As for the legal cunning of Allen & Overy, the Financial Times describes its gag order for Zelda Perkins in the Weinstein matter as follows:
“There are plenty of clauses in it to direct and curtail her future behaviour, including if she were ever asked to provide testimony. One says that if ‘any criminal legal process’ involving Harvey Weinstein or Miramax requires her to give evidence, she will give 48 hours notice to Mark Mansell, a lawyer at Allen & Overy, ‘before making any disclosure’.
“In the event her evidence is required, ‘you [she] will use all reasonable endeavours to limit the scope of the disclosure as far as possible’, the agreement says, adding that she will agree to give ‘reasonable assistance’ to Miramax ‘if it elects to contest such process’.
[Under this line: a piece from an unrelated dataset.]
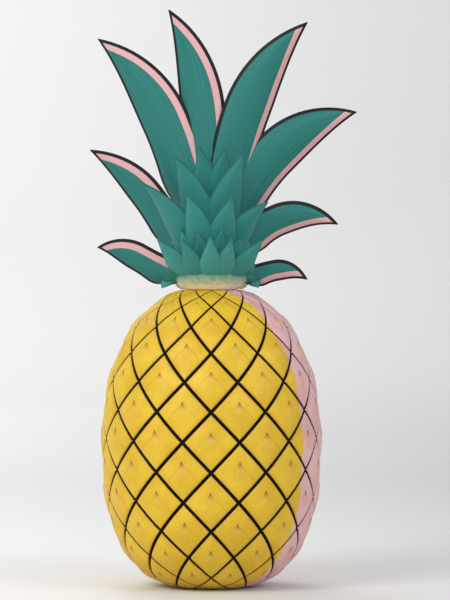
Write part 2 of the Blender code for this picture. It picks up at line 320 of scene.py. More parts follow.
def new_finish(name, constants, uv_map=None):
    """A material, its shader with what is the same all over, and the places on its piece, solid and flat."""
    made = bpy.data.materials.new(name)
    made.use_nodes = True
    tree = made.node_tree
    shader = tree.nodes["Principled BSDF"]
    for socket, constant in constants.items():
        shader.inputs[socket].default_value = constant
    place = Value(tree.nodes.new("ShaderNodeTexCoord").outputs["Object"])
    flat = place.node("ShaderNodeUVMap", {"uv_map": uv_map}, {}) if uv_map else None
    return made, shader, place, flat


def feed(shader, **values):
    """Links what varies to the shader's sockets, whose names are written with underscores."""
    for name, value in values.items():
        shader.id_data.links.new(value.socket, shader.inputs[name.replace("_", " ")])


RIPE_YELLOW = paint(226, 187, 45)
DEEP_YELLOW = paint(213, 172, 34)
PALE_YELLOW = paint(236, 202, 80)
RUST_AND_SHADE_BROWN = paint(176, 120, 34)
SEAM_AND_SHADE_BLACK = paint(12, 7, 5)
# A pink shade is painted down the rind's right side. The lighter pink also tints the pink bands of the
# leaves.
SHADE_AND_MARGIN_PINK = paint(228, 182, 183)
DEEP_SHADE_PINK = paint(216, 168, 170)
FOOT_BROWN = paint(128, 92, 46)
SHADE_PINK_REACH = 11.5 * MM
SHADE_PINK_EDGE = 0.6 * MM
SHADE_PINK_UNEVENNESS = 1.0 * MM
SHADE_PINK_FADING_BEHIND = 0.3
RAGS_PER_METRE, SEAM_RAGGEDNESS = 900.0, 0.012
SEAM_PAINT = (0.034, 0.048)
RUST_AND_SHADE_RIM = (0.03, 0.16)
FLAP_EDGE = 0.012
FLAP_LINE_OUTSIDE, FLAP_LINE_INSIDE = (-0.03, -0.004), (0.0, 0.02)
CLOUDS_PER_METRE, CLOUD_SPREAD = 70.0, (0.3, 0.7)
GRAINS_PER_METRE = 520.0
PORES_PER_METRE = 1500.0
FOOT_PATCH_TOP = (7.0 * MM, 8.0 * MM)
FOOT_PATCH_EDGE = 0.4 * MM
SEAT_PATCH_EDGE = 0.3 * MM


def painted_shade_on(place, cloud):
    """1 on the side where a pink shade is painted on the rind. It ends in a line in front and fades out
    behind.
    """
    inwards = place.from_axis() - place.part(0)
    fading = place.part(1).most(0.0) * SHADE_PINK_FADING_BEHIND + SHADE_PINK_EDGE
    cloudy = inwards + (cloud - 0.5) * (fading + SHADE_PINK_UNEVENNESS)
    return 1.0 - cloudy.step(SHADE_PINK_REACH - fading, SHADE_PINK_REACH + fading)


def skin_finish():
    """Yellow in clouds and grains, rusty with painted shade near the black seams, a painted pink shade on one
    side and brown on the foot.
    """
    made, shader, place, flat = new_finish("ripe_skin", {"Specular IOR Level": 0.35}, uv_map="lattice")
    x, y = flat.part(0) % 1.0, flat.part(1) % 1.0
    ragged = (place.noise(RAGS_PER_METRE, 3.0) - 0.5) * SEAM_RAGGEDNESS
    from_seam = 0.5 - abs(x - 0.5).most(abs(y - 0.5)) + ragged
    seam = 1.0 - from_seam.step(*SEAM_PAINT)
    rim = 1.0 - from_seam.step(*RUST_AND_SHADE_RIM)

    up, aside = (x + y) * 0.5, abs(x - y) * 0.5
    flap_edge = (1.0 - (up / FLAP_HEIGHT) ** 2.0) * FLAP_WIDTH - aside
    flap = flap_edge.step(-FLAP_EDGE, FLAP_EDGE)
    flap_line = flap_edge.step(*FLAP_LINE_OUTSIDE) * (1.0 - flap_edge.step(*FLAP_LINE_INSIDE))

    cloud = place.noise(CLOUDS_PER_METRE, 3.0)
    grain = place.noise(GRAINS_PER_METRE, 4.0, 0.6)
    yellow = cloud.step(*CLOUD_SPREAD).blend(DEEP_YELLOW, RIPE_YELLOW)
    yellow = (grain.step(0.5, 0.8) * 0.5).blend(yellow, PALE_YELLOW)
    # Near the seams the rind turns rusty brown: its own colour, and painted shade toward the grooves.
    yellow = ((rim * grain.step(0.35, 0.7)) * 0.35).blend(yellow, RUST_AND_SHADE_BROWN)
    yellow = (flap_line * 0.2).blend(yellow, RUST_AND_SHADE_BROWN)

    pink = cloud.step(*CLOUD_SPREAD).blend(DEEP_SHADE_PINK, SHADE_AND_MARGIN_PINK)
    pink = (flap_line * 0.15).blend(pink, RUST_AND_SHADE_BROWN)
    # Painted shade: the rind is pink down its right side, with a crisp edge in front.
    skin = painted_shade_on(place, cloud).blend(yellow, pink)
    radius = place.from_axis()
    low_down = 1.0 - place.part(2).step(*FOOT_PATCH_TOP)
    foot = (1.0 - radius.step(FOOT_RADIUS, FOOT_RADIUS + FOOT_PATCH_EDGE)) * low_down
    seat = 1.0 - radius.step(SEAT_RADIUS, SEAT_RADIUS + SEAT_PATCH_EDGE)
    skin = (seam * (1.0 - foot.most(seat))).blend(skin, SEAM_AND_SHADE_BLACK)
    skin = (foot * (0.45 + grain * 0.6)).blend(skin, FOOT_BROWN)

    pores = place.noise(PORES_PER_METRE, 2.0)
    height = flap * 0.5 + grain * 0.22 + pores * 0.1
    feed(
        shader,
        Base_Color=skin,
        Roughness=0.42 + seam * 0.35 + grain * 0.12,
        Normal=height.bump(0.55, 0.6 * MM),
    )
    return made


piece(skin_mesh(), "fruit_skin", "fruit", skin_finish())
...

According to the Financial Times, this gag order was signed in 1998. It buried for the past 19 years a claim of sexual assault by Harvey Weinstein – a charge that rightfully belonged with the police.
At the peak of the financial crisis, Citigroup was trading as a 99 cent stock. Its shareholders lost the vast majority of their money and then the company did a 1-for-10 reverse split, leaving shareholders with 100 shares for every 1,000 shares they had previously owned.
Today, the Weinstein Company is struggling to financially survive; its Board is under a cloud; its reputation is in tatters; multiple investigations are underway. The Weinstein Company is where Citigroup was in 2008. Is it just possible that neither received wise counsel from Allen & Overy?